## begin GIVEN DATA

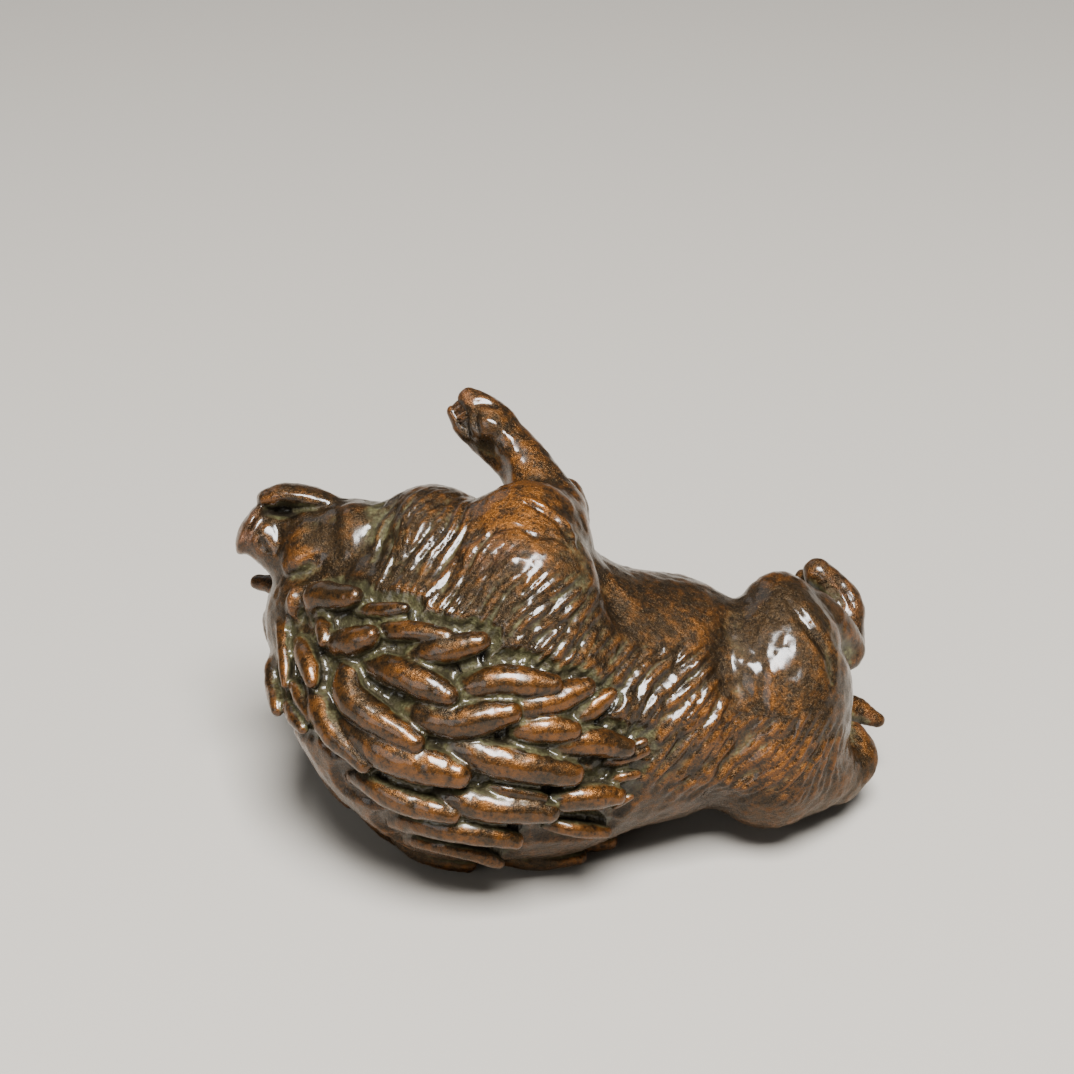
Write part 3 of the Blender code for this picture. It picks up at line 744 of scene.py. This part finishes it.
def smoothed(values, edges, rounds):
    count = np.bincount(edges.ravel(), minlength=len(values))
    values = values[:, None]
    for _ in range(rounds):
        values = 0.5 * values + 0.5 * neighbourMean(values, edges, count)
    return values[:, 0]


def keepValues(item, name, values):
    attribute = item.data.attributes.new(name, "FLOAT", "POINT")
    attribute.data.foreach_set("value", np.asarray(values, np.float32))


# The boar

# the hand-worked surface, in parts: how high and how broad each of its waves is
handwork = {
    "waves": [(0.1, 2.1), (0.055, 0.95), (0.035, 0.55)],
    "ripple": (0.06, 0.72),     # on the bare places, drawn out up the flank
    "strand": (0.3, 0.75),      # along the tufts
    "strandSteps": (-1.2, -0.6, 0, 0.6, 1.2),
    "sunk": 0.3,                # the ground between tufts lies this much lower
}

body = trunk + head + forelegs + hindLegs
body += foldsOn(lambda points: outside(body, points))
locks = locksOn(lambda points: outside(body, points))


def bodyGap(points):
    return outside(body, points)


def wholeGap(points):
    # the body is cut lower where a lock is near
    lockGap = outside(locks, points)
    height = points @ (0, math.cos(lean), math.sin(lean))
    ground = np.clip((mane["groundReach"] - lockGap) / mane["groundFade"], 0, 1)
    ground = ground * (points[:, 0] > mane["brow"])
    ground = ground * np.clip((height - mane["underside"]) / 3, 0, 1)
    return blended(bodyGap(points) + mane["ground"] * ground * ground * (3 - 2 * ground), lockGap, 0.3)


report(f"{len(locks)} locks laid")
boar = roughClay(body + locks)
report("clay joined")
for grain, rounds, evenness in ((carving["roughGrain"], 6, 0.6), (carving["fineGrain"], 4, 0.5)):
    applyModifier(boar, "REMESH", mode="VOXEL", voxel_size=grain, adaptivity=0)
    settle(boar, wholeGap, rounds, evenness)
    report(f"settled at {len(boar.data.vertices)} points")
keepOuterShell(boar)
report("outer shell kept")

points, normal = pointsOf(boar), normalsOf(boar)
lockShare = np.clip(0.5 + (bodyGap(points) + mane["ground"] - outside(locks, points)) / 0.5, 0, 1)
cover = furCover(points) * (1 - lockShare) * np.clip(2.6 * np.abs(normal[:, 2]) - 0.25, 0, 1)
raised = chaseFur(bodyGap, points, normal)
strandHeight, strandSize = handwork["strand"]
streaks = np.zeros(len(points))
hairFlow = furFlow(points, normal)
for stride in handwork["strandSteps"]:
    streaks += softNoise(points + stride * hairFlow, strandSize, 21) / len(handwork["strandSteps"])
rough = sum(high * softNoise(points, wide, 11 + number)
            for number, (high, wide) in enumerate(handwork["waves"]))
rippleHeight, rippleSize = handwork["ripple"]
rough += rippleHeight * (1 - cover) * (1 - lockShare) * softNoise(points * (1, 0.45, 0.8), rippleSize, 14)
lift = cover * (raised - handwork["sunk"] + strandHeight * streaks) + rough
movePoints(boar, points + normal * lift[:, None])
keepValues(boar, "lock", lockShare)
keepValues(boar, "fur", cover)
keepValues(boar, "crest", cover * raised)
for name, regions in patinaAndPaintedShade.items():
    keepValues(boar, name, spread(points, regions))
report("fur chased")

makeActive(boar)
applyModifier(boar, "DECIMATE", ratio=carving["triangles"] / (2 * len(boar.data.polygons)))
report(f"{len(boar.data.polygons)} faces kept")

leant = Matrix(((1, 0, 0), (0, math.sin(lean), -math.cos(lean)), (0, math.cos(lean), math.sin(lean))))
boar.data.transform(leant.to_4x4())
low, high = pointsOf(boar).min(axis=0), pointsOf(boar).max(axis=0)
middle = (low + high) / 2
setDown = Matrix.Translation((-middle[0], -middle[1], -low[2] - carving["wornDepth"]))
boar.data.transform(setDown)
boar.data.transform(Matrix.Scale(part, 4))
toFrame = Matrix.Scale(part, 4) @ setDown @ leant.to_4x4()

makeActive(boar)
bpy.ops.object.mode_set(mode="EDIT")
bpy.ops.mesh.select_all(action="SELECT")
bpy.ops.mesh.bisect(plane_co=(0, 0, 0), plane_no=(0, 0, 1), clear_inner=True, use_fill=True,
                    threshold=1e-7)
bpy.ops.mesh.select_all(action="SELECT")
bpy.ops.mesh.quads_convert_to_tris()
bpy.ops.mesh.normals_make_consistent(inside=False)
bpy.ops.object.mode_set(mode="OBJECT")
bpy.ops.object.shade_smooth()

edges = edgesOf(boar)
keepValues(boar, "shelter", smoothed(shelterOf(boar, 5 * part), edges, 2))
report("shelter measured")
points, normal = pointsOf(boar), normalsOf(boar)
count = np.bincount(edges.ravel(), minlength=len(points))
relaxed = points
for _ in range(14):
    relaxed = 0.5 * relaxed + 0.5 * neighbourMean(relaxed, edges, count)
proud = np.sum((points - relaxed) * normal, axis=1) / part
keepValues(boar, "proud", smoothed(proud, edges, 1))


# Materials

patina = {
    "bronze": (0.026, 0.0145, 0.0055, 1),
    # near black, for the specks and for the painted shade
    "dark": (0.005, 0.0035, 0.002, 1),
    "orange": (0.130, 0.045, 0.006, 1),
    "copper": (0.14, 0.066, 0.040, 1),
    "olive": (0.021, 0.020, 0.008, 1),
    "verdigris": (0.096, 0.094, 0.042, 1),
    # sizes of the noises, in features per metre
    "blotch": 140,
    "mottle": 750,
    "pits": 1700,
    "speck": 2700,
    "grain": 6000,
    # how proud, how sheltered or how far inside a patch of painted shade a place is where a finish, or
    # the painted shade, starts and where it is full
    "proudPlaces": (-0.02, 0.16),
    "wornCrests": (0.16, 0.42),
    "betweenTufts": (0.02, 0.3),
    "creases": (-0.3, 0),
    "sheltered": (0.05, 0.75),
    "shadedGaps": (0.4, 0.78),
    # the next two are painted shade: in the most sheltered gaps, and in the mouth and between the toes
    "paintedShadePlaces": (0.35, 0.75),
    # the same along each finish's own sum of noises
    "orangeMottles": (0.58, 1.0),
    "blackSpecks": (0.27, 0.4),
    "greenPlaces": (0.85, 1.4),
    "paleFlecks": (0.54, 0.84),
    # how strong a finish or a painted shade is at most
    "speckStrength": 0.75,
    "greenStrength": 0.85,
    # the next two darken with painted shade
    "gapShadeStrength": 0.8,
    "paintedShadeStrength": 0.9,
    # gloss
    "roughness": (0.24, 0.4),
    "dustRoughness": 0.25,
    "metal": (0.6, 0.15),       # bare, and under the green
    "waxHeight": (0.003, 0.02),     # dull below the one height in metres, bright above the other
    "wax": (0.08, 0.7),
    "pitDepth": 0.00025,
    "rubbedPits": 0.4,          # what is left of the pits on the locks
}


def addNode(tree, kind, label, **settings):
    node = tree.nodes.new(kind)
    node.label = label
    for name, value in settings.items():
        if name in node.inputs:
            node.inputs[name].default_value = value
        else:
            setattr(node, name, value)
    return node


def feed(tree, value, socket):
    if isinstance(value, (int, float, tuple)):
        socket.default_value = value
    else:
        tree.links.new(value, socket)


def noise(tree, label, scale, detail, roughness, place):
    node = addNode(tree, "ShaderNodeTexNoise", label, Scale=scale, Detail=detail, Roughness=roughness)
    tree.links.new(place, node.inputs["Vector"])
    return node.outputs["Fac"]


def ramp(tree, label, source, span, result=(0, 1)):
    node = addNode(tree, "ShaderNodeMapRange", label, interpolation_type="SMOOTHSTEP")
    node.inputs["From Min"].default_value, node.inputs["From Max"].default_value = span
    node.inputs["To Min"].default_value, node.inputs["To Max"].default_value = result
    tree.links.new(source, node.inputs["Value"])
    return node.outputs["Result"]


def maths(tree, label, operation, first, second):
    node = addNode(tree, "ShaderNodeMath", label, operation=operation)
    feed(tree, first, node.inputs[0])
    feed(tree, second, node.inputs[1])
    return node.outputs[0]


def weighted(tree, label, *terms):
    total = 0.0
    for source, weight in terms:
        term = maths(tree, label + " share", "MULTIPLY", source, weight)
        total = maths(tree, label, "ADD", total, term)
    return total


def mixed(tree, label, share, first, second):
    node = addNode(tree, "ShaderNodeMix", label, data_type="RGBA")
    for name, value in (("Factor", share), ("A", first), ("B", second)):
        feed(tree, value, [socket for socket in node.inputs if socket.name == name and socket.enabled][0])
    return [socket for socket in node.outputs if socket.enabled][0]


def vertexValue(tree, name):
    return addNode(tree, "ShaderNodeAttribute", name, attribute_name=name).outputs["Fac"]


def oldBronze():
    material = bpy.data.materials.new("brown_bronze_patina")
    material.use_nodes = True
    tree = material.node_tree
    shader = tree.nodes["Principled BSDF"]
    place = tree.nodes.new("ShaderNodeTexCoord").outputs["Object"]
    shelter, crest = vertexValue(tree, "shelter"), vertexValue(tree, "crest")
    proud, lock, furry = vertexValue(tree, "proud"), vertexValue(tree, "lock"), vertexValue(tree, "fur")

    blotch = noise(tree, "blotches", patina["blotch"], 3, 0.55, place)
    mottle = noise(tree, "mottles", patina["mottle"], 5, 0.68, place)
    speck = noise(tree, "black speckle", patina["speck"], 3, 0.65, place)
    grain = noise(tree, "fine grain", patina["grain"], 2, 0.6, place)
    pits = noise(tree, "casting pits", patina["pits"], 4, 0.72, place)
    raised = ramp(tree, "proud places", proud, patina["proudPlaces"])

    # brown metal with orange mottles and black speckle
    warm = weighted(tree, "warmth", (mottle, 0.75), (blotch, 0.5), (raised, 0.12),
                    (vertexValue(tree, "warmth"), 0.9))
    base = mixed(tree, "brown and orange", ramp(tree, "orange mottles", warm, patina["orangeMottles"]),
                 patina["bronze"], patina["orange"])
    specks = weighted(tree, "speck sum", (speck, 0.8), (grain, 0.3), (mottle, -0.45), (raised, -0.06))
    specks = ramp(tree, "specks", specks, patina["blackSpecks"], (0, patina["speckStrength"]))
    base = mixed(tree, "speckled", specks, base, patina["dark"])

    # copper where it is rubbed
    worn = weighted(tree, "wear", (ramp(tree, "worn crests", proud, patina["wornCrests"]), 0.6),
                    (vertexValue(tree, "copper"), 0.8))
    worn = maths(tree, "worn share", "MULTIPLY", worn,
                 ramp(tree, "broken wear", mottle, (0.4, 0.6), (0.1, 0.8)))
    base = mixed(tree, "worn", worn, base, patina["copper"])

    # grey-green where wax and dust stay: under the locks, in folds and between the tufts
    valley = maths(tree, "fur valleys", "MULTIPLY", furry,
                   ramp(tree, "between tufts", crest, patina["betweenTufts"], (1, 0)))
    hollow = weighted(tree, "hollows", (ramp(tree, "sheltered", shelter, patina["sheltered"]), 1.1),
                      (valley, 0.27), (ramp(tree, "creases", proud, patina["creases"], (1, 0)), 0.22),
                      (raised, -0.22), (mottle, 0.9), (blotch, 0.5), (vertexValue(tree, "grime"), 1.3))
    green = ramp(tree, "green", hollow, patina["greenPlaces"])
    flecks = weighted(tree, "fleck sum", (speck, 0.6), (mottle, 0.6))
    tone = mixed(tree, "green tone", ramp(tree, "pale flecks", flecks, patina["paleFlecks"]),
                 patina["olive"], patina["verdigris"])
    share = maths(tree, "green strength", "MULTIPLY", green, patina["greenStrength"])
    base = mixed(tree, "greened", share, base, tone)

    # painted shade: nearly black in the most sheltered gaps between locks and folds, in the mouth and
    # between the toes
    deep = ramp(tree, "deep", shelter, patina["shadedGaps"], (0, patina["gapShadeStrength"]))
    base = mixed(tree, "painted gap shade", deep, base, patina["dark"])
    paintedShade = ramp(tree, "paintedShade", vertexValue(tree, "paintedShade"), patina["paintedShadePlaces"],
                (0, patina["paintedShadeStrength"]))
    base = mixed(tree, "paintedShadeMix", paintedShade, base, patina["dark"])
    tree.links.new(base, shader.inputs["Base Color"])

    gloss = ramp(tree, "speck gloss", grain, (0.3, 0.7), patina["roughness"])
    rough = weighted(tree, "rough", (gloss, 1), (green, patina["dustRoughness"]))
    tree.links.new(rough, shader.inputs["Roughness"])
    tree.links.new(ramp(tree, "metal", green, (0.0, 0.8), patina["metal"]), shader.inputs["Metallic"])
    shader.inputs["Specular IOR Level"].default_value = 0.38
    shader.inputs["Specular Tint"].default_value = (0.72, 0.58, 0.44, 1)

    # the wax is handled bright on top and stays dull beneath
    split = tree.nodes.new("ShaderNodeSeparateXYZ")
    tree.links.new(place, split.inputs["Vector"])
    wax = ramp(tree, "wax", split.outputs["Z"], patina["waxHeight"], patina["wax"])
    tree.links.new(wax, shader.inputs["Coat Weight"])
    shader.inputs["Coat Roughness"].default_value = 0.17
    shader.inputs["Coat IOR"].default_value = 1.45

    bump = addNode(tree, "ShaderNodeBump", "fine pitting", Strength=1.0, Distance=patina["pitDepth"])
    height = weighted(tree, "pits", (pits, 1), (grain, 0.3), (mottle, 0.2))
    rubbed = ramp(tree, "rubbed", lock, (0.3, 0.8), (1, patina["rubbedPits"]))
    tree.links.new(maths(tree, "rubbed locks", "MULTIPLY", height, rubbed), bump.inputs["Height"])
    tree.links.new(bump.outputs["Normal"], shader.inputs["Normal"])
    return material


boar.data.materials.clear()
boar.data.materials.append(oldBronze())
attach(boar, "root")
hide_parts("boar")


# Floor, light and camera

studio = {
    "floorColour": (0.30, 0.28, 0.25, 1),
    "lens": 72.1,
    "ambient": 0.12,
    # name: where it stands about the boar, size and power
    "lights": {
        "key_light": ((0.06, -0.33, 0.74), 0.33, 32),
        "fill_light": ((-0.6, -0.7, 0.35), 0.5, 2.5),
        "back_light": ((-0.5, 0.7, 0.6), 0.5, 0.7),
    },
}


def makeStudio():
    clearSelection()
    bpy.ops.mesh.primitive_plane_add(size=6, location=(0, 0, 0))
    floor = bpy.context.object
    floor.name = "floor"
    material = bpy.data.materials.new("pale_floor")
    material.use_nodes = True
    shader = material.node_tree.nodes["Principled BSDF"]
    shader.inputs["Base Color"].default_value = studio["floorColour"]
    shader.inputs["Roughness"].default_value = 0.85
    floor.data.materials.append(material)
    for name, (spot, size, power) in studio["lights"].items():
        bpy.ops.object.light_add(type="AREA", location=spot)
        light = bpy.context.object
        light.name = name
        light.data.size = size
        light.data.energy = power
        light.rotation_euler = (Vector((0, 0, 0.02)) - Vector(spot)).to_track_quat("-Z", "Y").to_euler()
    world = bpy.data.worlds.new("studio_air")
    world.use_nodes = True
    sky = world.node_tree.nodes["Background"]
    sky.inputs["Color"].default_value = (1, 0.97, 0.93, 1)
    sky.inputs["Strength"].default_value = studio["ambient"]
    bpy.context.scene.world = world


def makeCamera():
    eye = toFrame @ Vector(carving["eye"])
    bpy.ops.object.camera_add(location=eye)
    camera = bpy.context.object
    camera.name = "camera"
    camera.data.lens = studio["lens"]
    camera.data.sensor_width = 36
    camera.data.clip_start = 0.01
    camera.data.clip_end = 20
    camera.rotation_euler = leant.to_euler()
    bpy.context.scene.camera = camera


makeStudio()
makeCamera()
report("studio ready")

## end GIVEN DATA

## TASK INSTRUCTIONS
From the first line above through the line that contains "return values[:, 0]", quote each line exactly. Output nothing more.

## EXERCISE RESULT
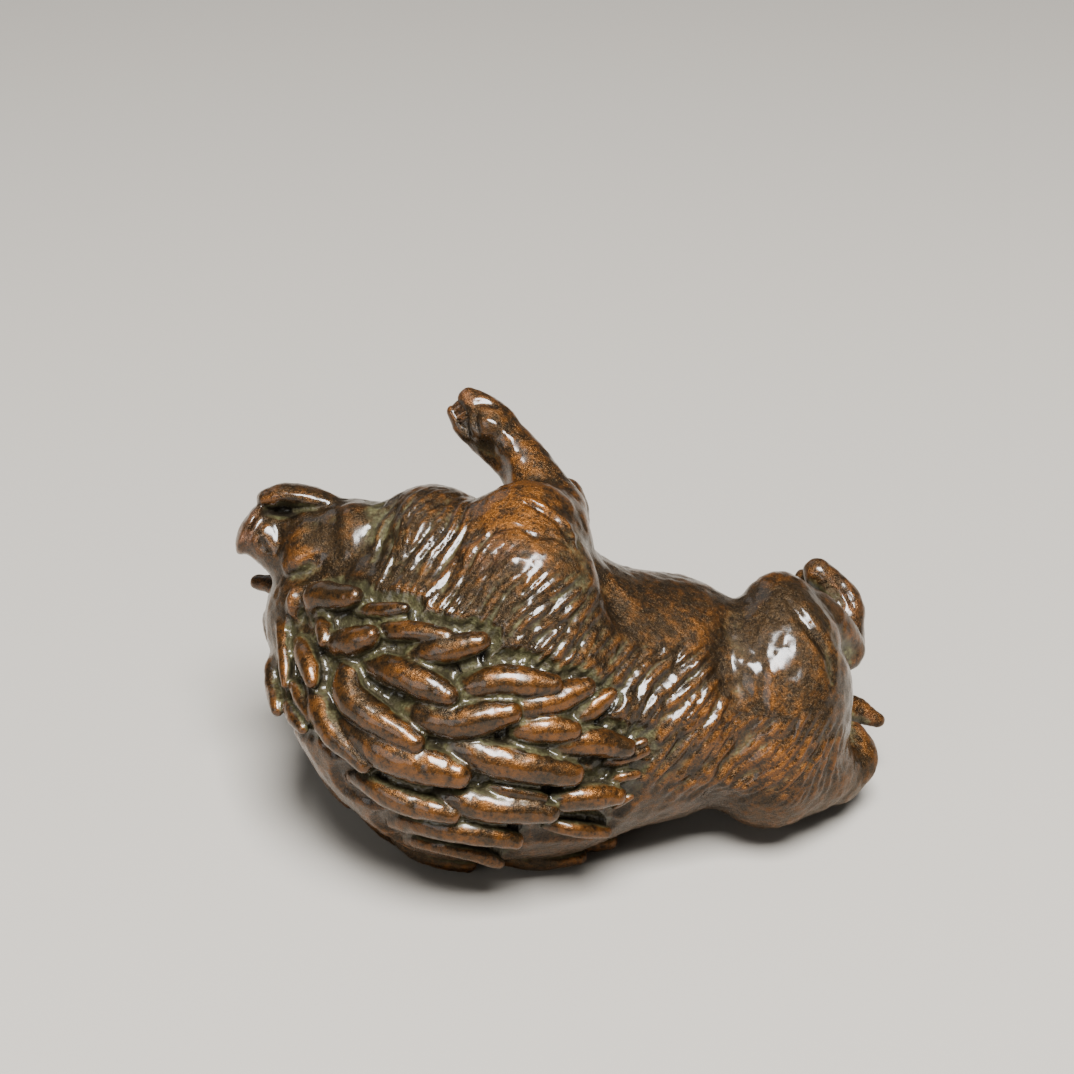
Write part 3 of the Blender code for this picture. It picks up at line 744 of scene.py. This part finishes it.
def smoothed(values, edges, rounds):
    count = np.bincount(edges.ravel(), minlength=len(values))
    values = values[:, None]
    for _ in range(rounds):
        values = 0.5 * values + 0.5 * neighbourMean(values, edges, count)
    return values[:, 0]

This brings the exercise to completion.